Douglas, who for the past 23 years has been selling fireworks and attending demos to find the best fireworks for his customers, does not always set up his stand at the same spot. In fact, since 1988 he moved from Port Orchard to Belfair to Purdy and finally this year to Silverdale for his first try in the Central Kitsap area.

The Fourth of July and Waderich’s birthday fall close together, and are combined into one big celebration.

And so, like a doting fan, Waderich, of Poulsbo, has followed Douglas for the past five years to make sure the big day goes off without a hitch.

Many in Kitsap County will follow Waderich’s suite this weekend with their own Fourth of July celebrations, as there are no major events commemorating the Fourth in Bremerton and Silverdale, according to the two chambers of commerce in Central Kitsap.

Central Kitsap Fire and Rescue’s number one recommendation to celebrate the weekend safely–attend a public display rather than lighting personally purchased fireworks, said Division Chief Randy Billick.

Residents of Kitsap County have many opportunities to attend Fourth of July fireworks shows in Kingston, Port Orchard and Bainbridge Island.

And because of the damp spring, the risk of wildfire is low. So for those who want to set off their own fireworks, it is still possible to do so safely by taking a few extra precautions.

The best choice for firework consumers is to purchase fireworks at a local stand, rather than on one of the reservations. All local stands that opened last Tuesday sell legal fireworks and are regulated by the county, said Billick. While some fireworks on the reservation are legal, the reservations have more freedom to sell a mixture of legal and illegal explosives, which can be confusing for those purchasing fireworks, added Billick.

According to Billick, people can follow a general rule of thumb–all firecrackers, bottle rockets and missles are illegal to set off in the county.

While Kitsap County has seen very few firework related injuries over the past ten years, the few serious injuries that have occurred “usually involved illegal fireworks,” said Billick.w

The Washington State Patrol intends to crack down on those who decide to purchase illegal fireworks — especially on the ferries. Police dogs are able to sniff out both legal and illegal fireworks in cars, according to a statement. These explosives should be easily accessible for inspection. Should troopers find illegal fireworks, they will be confiscated and criminal charges could follow.

There are also precautions pet owners can take to help their cats and dogs endure the weekend.

Pet owners should close all windows, doors and blinds to decrease the chance that a scared pet will claw its way out of the house, said Stacy Price, director of animal welfare at the Kitsap Humane Society.

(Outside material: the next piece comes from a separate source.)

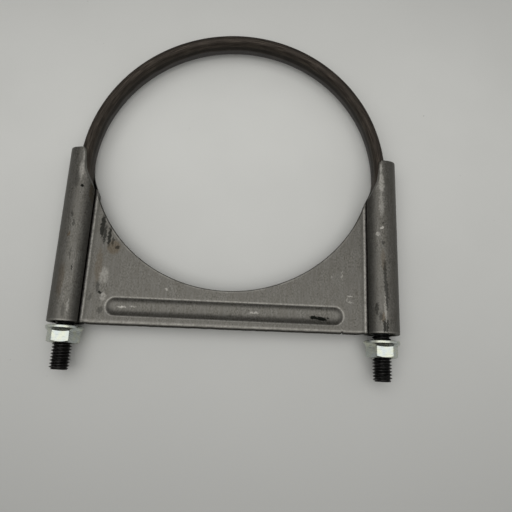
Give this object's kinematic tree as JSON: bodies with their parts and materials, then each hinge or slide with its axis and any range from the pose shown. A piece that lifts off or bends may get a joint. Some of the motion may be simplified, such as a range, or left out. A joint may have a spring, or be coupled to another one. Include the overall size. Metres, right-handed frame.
{
  "type": "saddle u-bolt pipe clamp",
  "caption": "Heavy-duty U-bolt pipe clamp: flattened arch on threaded legs, formed sheet saddle with curled tubes and a bead, and hexagon flange nuts.",
  "frame": {"origin": "middle of the clamp's outline as it lies flat, on the surface that the saddle's two tubes rest on; the legs' plane is 9.15 mm above it and the arch's centre is at +12.3 mm in Y", "axes": "+X from the left leg to the right leg, +Y from the nuts to the crown of the arch, +Z along the pipe's axis, up from the surface"},
  "size_m": [0.179, 0.1943, 0.0183],
  "materials": {
    "mill_scale_steel": "oiled black mill scale, satin",
    "bare_steel": "bare pressed mild steel, scuffed and satin",
    "zinc_plate": "bright clear zinc plate"
  },
  "bodies": {
    "u_bolt": {"u_bolt": "mill_scale_steel"},
    "saddle": {"saddle": "bare_steel"},
    "nut_left": {"flange_nut_left": "zinc_plate"},
    "nut_right": {"flange_nut_right": "zinc_plate"}
  },
  "joints": [
    {"name": "saddle_slide", "type": "slide", "parent": "u_bolt", "child": "saddle", "axis": [0, 1, 0], "range_m": [-0.011, 0.012]},
    {"name": "nut_left_turn", "type": "hinge", "parent": "saddle", "child": "nut_left", "pos_m": [-0.0803, -0.07573, 0.00915], "axis": [0, 1, 0], "range_deg": [-2494.49, 2721.26]},
    {"name": "nut_right_turn", "type": "hinge", "parent": "saddle", "child": "nut_right", "pos_m": [0.0803, -0.07637, 0.00915], "axis": [0, 1, 0], "range_deg": [-2494.49, 2721.26]}
  ],
  "couplings": [
    {"joint": "nut_left_turn", "follows": "saddle_slide", "rad_per_m": 3957.9},
    {"joint": "nut_right_turn", "follows": "saddle_slide", "rad_per_m": 3957.9}
  ]
}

Owners should also remember to bring their pets inside, because it’s easy for a chained dog to tangle itself in its own leash should it become frightened.

Price also said that pet owners should update all microchips and licensing, and take a current picture of their pets, just in case they do escape.

She added that it also helps to give dogs durable chew toys, and to turn on the TV or radio for distraction noise.

Lighting fireworks on school property or other public areas is illegal, said Billick. People may only light fireworks on their own property, he added.

He also advised people to make sure to light fireworks 50 feet away from brush or anything likely to catch on fire, and to always keep a bucket or hose nearby.

Because of the heavy amounts of rain this summer, there will be no burn bans in the county on non-state landover the Fourth of July weekend, said Billick.

But as always, fire over the holiday weekend is always a concern.

According to a report from the state fire marshal’s office, in 2010 there were 414 fires and 162 injuries from firework-related activities, most of which occurred over the Fourth of July weekend. Kitsap County had 11 fires and 10 injuries related to fireworks in 2010.

 

Fourth of July celebrations

Bainbridge’s Grand Old Fourth of July Celebration: Winslow Waterfront Park and downtown area. Celebration includes a pancake breakfast and street fair from 7 a.m. to 5 p.m.

Kingston’s Fourth of July Celebration: Port of Kingston, over Apple Tree Cove from 10:30 a.m. to 9:30 p.m., fireworks at dusk.

Port Orchard’s Fathoms o’ Fun Festival: Fireworks show visible from Bremerton at 10:30 p.m.